* [Written exercise]: Start at the line that has "Write part 2" and stop at the line that has "and colours of". Print those lines and all lines between them exactly, and nothing more.

* [Given records]:
____

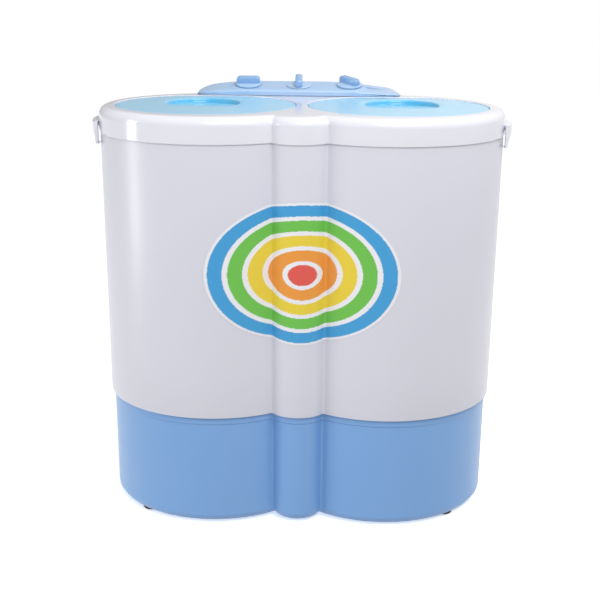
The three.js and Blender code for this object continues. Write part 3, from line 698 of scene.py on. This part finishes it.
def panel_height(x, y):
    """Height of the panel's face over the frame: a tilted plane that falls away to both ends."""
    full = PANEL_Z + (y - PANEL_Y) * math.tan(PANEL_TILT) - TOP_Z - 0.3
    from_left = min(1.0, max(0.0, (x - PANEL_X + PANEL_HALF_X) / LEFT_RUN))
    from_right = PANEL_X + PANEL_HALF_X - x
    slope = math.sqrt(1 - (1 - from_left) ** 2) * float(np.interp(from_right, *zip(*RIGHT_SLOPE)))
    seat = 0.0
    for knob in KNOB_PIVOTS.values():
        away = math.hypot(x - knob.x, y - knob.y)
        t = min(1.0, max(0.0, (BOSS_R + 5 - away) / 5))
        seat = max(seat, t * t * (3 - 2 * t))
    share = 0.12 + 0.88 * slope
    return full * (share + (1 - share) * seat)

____

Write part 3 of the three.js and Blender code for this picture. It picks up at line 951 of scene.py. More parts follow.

____

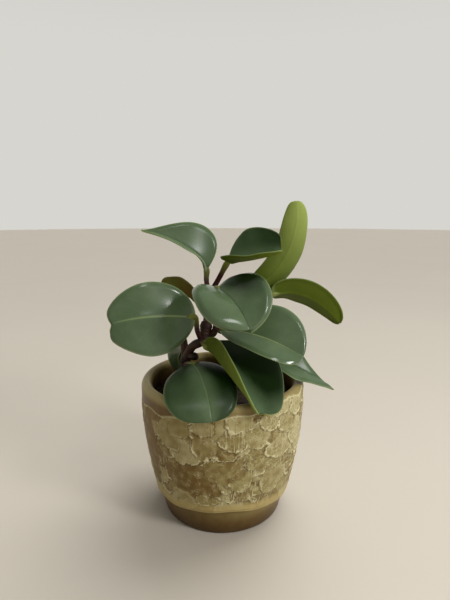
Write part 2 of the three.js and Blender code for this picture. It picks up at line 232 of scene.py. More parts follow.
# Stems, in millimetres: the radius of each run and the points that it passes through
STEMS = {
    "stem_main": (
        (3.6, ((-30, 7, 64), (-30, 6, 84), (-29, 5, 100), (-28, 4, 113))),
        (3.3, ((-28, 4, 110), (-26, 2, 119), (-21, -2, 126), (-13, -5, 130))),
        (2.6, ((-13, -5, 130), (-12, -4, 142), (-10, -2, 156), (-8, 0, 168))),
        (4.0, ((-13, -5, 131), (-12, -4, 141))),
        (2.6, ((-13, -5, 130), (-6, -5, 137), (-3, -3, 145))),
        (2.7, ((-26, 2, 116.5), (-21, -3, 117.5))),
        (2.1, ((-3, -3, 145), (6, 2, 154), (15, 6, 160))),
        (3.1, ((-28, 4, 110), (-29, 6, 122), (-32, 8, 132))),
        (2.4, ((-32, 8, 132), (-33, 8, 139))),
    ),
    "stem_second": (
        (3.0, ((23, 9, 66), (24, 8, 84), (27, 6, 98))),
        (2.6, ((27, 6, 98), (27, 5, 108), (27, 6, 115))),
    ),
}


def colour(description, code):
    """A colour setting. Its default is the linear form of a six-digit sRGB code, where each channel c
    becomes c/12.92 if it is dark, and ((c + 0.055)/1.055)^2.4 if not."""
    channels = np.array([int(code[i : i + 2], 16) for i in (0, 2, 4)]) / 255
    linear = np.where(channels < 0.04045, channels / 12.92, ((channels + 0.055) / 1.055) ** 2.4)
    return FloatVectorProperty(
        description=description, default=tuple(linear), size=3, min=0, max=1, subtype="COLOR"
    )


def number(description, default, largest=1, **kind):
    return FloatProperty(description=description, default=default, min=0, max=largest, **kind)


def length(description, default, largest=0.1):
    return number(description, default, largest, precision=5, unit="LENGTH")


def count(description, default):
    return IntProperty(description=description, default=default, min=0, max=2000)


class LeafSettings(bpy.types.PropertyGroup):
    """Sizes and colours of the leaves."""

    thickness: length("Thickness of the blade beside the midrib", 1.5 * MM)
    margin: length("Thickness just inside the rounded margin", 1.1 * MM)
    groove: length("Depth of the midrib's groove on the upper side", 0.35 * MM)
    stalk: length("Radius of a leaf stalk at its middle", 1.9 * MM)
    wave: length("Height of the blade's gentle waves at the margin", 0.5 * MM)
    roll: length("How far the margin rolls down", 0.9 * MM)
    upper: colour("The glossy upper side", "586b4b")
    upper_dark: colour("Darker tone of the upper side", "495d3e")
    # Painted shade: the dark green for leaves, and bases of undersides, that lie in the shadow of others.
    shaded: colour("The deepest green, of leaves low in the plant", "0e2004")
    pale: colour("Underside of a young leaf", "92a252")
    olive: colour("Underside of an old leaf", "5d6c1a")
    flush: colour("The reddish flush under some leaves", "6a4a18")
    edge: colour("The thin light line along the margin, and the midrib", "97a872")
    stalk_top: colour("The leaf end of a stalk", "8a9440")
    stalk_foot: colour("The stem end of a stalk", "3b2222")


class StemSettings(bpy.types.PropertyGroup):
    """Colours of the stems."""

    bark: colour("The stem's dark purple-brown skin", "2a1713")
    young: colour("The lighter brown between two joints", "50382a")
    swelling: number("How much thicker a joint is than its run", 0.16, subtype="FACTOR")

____

* [The result]:
Write part 2 of the three.js and Blender code for this picture. It picks up at line 232 of scene.py. More parts follow.
# Stems, in millimetres: the radius of each run and the points that it passes through
STEMS = {
    "stem_main": (
        (3.6, ((-30, 7, 64), (-30, 6, 84), (-29, 5, 100), (-28, 4, 113))),
        (3.3, ((-28, 4, 110), (-26, 2, 119), (-21, -2, 126), (-13, -5, 130))),
        (2.6, ((-13, -5, 130), (-12, -4, 142), (-10, -2, 156), (-8, 0, 168))),
        (4.0, ((-13, -5, 131), (-12, -4, 141))),
        (2.6, ((-13, -5, 130), (-6, -5, 137), (-3, -3, 145))),
        (2.7, ((-26, 2, 116.5), (-21, -3, 117.5))),
        (2.1, ((-3, -3, 145), (6, 2, 154), (15, 6, 160))),
        (3.1, ((-28, 4, 110), (-29, 6, 122), (-32, 8, 132))),
        (2.4, ((-32, 8, 132), (-33, 8, 139))),
    ),
    "stem_second": (
        (3.0, ((23, 9, 66), (24, 8, 84), (27, 6, 98))),
        (2.6, ((27, 6, 98), (27, 5, 108), (27, 6, 115))),
    ),
}


def colour(description, code):
    """A colour setting. Its default is the linear form of a six-digit sRGB code, where each channel c
    becomes c/12.92 if it is dark, and ((c + 0.055)/1.055)^2.4 if not."""
    channels = np.array([int(code[i : i + 2], 16) for i in (0, 2, 4)]) / 255
    linear = np.where(channels < 0.04045, channels / 12.92, ((channels + 0.055) / 1.055) ** 2.4)
    return FloatVectorProperty(
        description=description, default=tuple(linear), size=3, min=0, max=1, subtype="COLOR"
    )


def number(description, default, largest=1, **kind):
    return FloatProperty(description=description, default=default, min=0, max=largest, **kind)


def length(description, default, largest=0.1):
    return number(description, default, largest, precision=5, unit="LENGTH")


def count(description, default):
    return IntProperty(description=description, default=default, min=0, max=2000)


class LeafSettings(bpy.types.PropertyGroup):
    """Sizes and colours of the leaves."""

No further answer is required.